Job is resolved with a declaration of God's justice and righteousness, hardly a disputation with the prophets.
quote:
And it was so, that after the LORD had spoken these words unto Job, the LORD said to Eliphaz the Temanite: 'My wrath is kindled against thee, and against thy two friends; for ye have not spoken of Me the thing that is right, as My servant Job hath. Now therefore, take unto you seven bullocks and seven rams, and go to My servant Job, and offer up for yourselves a burnt-offering; and My servant Job shall pray for you; for him will I accept, that I do not unto you aught unseemly; for ye have not spoken of Me the thing that is right, as my servant Job hath.' (Job 42:7,8)

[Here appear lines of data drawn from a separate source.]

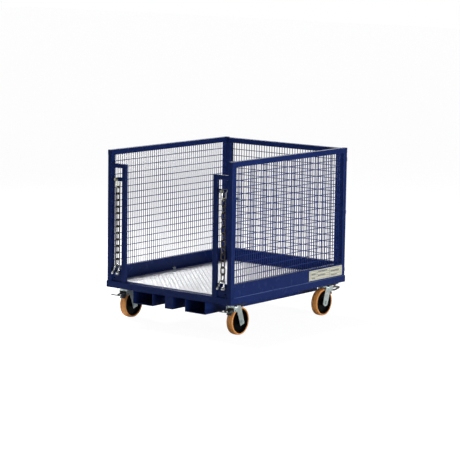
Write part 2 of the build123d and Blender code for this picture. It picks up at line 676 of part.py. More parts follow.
def wheel_tyre():
    """Cast tread, crowned, with rounded shoulders."""
    inner = WHEEL_RADIUS - TYRE_THICKNESS
    half = WHEEL_WIDTH / 2
    outline = [
        (-half, inner),
        (-half, WHEEL_RADIUS - 6.0),
        (-half + 2.5, WHEEL_RADIUS - 2.5),
        (-half + 7.0, WHEEL_RADIUS - 0.7),
        (-6.0, WHEEL_RADIUS),
    ]
    return wheel_profile(outline + [(-x, radius) for x, radius in reversed(outline)])


def brake_pedal():
    """Stirrup pedal with its shoe and pivot pin. Pressing the tip down brings the shoe to the tread."""
    arm = [(-28.0, 203.0), (-80.0, 191.0), (-80.0, 181.0), (-36.0, 184.0), (-22.0, 184.0)]
    shoe = [(-30.0, 186.0), (-40.0, 186.0), (-57.0, 161.0), (-50.0, 157.0), (-31.0, 176.0)]
    pedal = side_profile(shoe, (-21.0, 21.0))
    pedal += side_profile(arm, (21.0, 26.0))
    pedal += side_profile(arm, (-26.0, -21.0))
    barrel = LEG_INNER - 1.5
    pedal += cylinder_x(9.5, (-barrel, barrel), PEDAL_PIN_Y, PEDAL_PIN_Z)
    tread = Rectangle(60.0, 86.0)
    tread = fillet(tread.vertices(), 22.0) - fillet(Rectangle(36.0, 46.0).vertices(), 15.0)
    stirrup = Pos(0, -117.5, 191.0) * Rot(-13, 0, 0) * extrude(tread, 4.0, both=True)
    pedal += stirrup
    pedal -= cylinder_x(PEDAL_PIN_RADIUS, (-60.0, 60.0), PEDAL_PIN_Y, PEDAL_PIN_Z)
    pin_end = LEG_INNER + LEG_THICKNESS + 2.0
    pin = cylinder_x(PEDAL_PIN_RADIUS, (-pin_end, pin_end), PEDAL_PIN_Y, PEDAL_PIN_Z)
    return [pedal, pin]


def placed(shapes, corner):
    """Move a piece from the castor's own frame to one corner of the base."""
    x, y, turn = CASTORS[corner]
    pieces = shapes if isinstance(shapes, list) else [shapes]
    return [Pos(x, y, 0) * Rot(0, 0, turn) * piece for piece in pieces]


# ---------------------------------------------------------------- write every node
save("base_side_beams", base_side_beams())
save("base_end_beams", base_end_beams())
save("base_bearers", base_bearers())
save("floor_plate", floor_plate())
save("floor_ledges", floor_ledges())
save("floor_clips", floor_clips())
save("left_fork_pocket", fork_pocket(-POCKET_CENTRE))
save("right_fork_pocket", fork_pocket(POCKET_CENTRE))
save("centre_beam", centre_beam())

right_frame = side_frame()
save("right_side_frame", right_frame)
save("left_side_frame", [mirrored(piece) for piece in right_frame])
save("right_side_mesh", side_mesh(MESH_X))
save("left_side_mesh", side_mesh(-MESH_X))

right_stub = front_stub()
save("right_front_stub", right_stub)
save("left_front_stub", [mirrored(piece) for piece in right_stub])
save("front_infills", front_infills())
save("chain_lugs", chain_lugs())

for name, side in (("left", -1), ("right", 1)):
    save(name + "_upper_shackle", upper_shackle(side))
    save(name + "_chain", chain(side))
    save(name + "_lower_shackle", lower_shackle(side))

save("gate_frame", gate_frame())
save("gate_mesh", gate_mesh())
save("gate_hinge_posts", hinge_posts())
save("gate_hinge_straps", hinge_straps())
save("latch_guides", latch_guides())
save("latch_bolt", latch_bolt())
save("latch_keeper", latch_keeper())

save("data_plate", data_plate())
save("data_plate_rivets", data_plate_rivets())

front_fork = castor_fork(square_end=True)
rear_fork = castor_fork(square_end=False)
pads = []
bolts = []
kingpins = []
balls = []
for corner in CASTORS:
    pads += placed(castor_pad(), corner)
    bolts += placed([castor_bolt(x, y) for x, y in bolt_places()], corner)
    kingpins += placed(kingpin(), corner)
    balls += placed(swivel_balls(), corner)
    save("castor_" + corner + "_plate", placed(castor_plate(), corner))
    fork = front_fork if corner.startswith("front") else rear_fork
    save("castor_" + corner + "_fork", placed(fork, corner))
    save("castor_" + corner + "_axle", placed(castor_axle(), corner))
    save("castor_" + corner + "_core", placed(wheel_core(), corner))
    save("castor_" + corner + "_tyre", placed(wheel_tyre(), corner))
    save("castor_" + corner + "_pedal", placed(brake_pedal(), corner))
save("castor_pads", pads)
save("castor_bolts", bolts)
save("castor_kingpins", kingpins)
save("swivel_balls", balls)
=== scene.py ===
# %% [markdown]
# # Roll cage container
# A mesh-sided steel cage on four braked castors. The frame, castors, chains and gate come
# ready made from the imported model, and every one of them moves with its own body. This
# lesson gives each of them a finish, and builds the pieces that only the eye needs: the
# round mesh wires, the raised tread of the floor, the cast tyres and the weld beads.

import json
from math import cos, pi, radians, sin

import bmesh
import bpy
from mathutils import Matrix, Vector

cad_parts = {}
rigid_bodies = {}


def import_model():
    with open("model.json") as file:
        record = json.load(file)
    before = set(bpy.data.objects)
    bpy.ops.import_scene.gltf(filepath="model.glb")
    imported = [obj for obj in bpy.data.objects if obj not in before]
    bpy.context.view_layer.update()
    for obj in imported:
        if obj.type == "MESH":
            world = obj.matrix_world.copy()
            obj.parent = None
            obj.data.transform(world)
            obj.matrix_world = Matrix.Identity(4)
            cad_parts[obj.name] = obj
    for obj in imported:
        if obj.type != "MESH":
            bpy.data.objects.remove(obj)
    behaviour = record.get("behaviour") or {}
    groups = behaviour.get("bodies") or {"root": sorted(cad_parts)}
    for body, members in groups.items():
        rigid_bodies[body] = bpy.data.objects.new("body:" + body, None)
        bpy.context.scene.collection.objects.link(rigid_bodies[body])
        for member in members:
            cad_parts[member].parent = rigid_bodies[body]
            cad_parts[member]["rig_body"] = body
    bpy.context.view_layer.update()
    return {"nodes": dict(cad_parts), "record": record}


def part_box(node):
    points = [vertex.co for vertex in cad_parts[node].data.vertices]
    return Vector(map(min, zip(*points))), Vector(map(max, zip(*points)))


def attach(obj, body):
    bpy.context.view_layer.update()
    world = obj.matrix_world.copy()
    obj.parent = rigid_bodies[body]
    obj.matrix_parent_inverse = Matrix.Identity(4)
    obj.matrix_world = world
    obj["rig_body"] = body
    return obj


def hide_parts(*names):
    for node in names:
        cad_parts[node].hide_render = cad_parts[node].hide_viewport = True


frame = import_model()
nodes = frame["nodes"]

# %% [markdown]
# ## Small helpers for shader nodes
# A material is a graph of nodes. Three helpers keep the recipes short. The first adds a node
# and fills in its settings, the second joins outputs to inputs, and the third starts a node
# group with named sockets. A group is like a function: it is built once and placed in every
# material that needs the effect.


# %% Shader node helpers
def add(tree, kind, values=None, **settings):
    """Add a node, set its options by name and its input values by socket name."""
    node = tree.nodes.new(kind)
    for option, value in settings.items():
        setattr(node, option, value)
    for socket, value in (values or {}).items():
        node.inputs[socket].default_value = value
    return node


def join(tree, *pairs):
    """Join nodes. Each pair is (node, output name) followed by (node, input name)."""
    for (source, output), (target, entry) in pairs:
        tree.links.new(source.outputs[output], target.inputs[entry])


def new_group(name, inputs, outputs):
    """Start a shader node group. Inputs and outputs are (name, socket type, default) rows."""
    tree = bpy.data.node_groups.new(name, "ShaderNodeTree")
    for label, kind, value in inputs:
        socket = tree.interface.new_socket(label, in_out="INPUT", socket_type=kind)
        socket.default_value = value
    for label, kind in outputs:
        tree.interface.new_socket(label, in_out="OUTPUT", socket_type=kind)
    return tree, tree.nodes.new("NodeGroupInput"), tree.nodes.new("NodeGroupOutput")


FLOAT = "NodeSocketFloat"
COLOR = "NodeSocketColor"
print("shader helpers ready")

# %% [markdown]
# ## Mottled colour
# No paint or plating is one colour. Enamel pools a little darker in places and zinc clouds.
# Soft noise in the piece's own coordinates mixes two close colours, so the pattern stays on
# the piece when it swings or rolls.


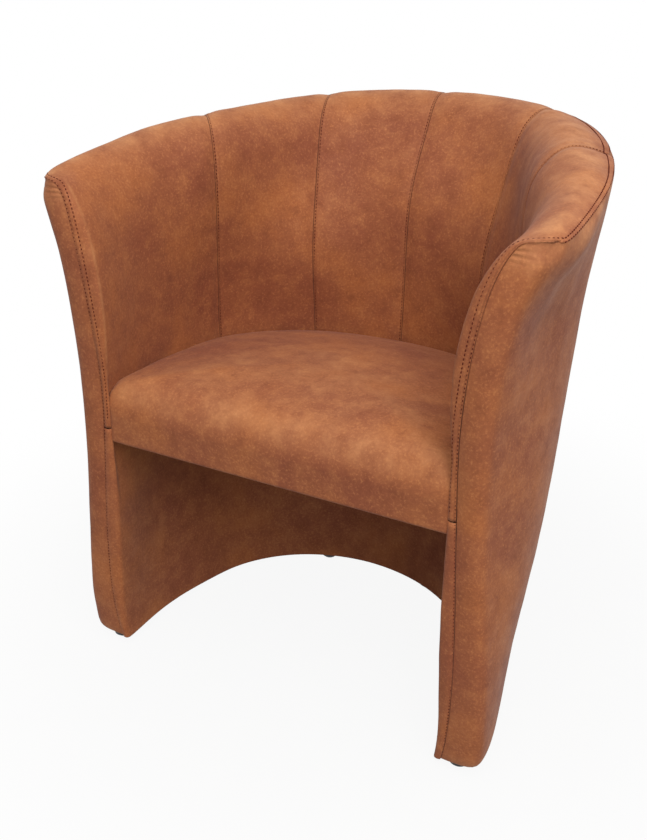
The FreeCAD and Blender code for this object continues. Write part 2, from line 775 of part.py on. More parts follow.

these are the last words that yahweh speaks in job. he is refuting the claims of job's friends (who are, of course, modeled on the major prophets). the things they said, not speaking rightly, were:
quote:
Doth God pervert judgment? Or doth the Almighty pervert justice? (Job 8:3)
so... i don't know what book you're reading. does your bible say something different?
God knows the end from the beginning, that's why the Bible is the only book of actual prophecy ever written, a fact that the scholars try to dismantle by redating the prophetic parts to periods after their fulfillment, which makes a confused incoherent mess of the prophetic books.
dating is perhaps a topic for another time. but note that, in a previous message, i described exactly how the bible treats prophecy: as a hypothesis to be tested. and that the prophets who claim to speak for yahweh, but have untrue prophecies, do not speak for yahweh. and those that claim to speak for yahweh but then ask you to follow anything except yahweh are to be killed.
do you think the biblical prophets somehow got a pass from this commandment? because i'm pretty sure that's about the biblical prophets.
Actually, you are here influenced by modern Judaism which is NOT the perspective of those who wrote the Torah, as Jesus continually pointed out.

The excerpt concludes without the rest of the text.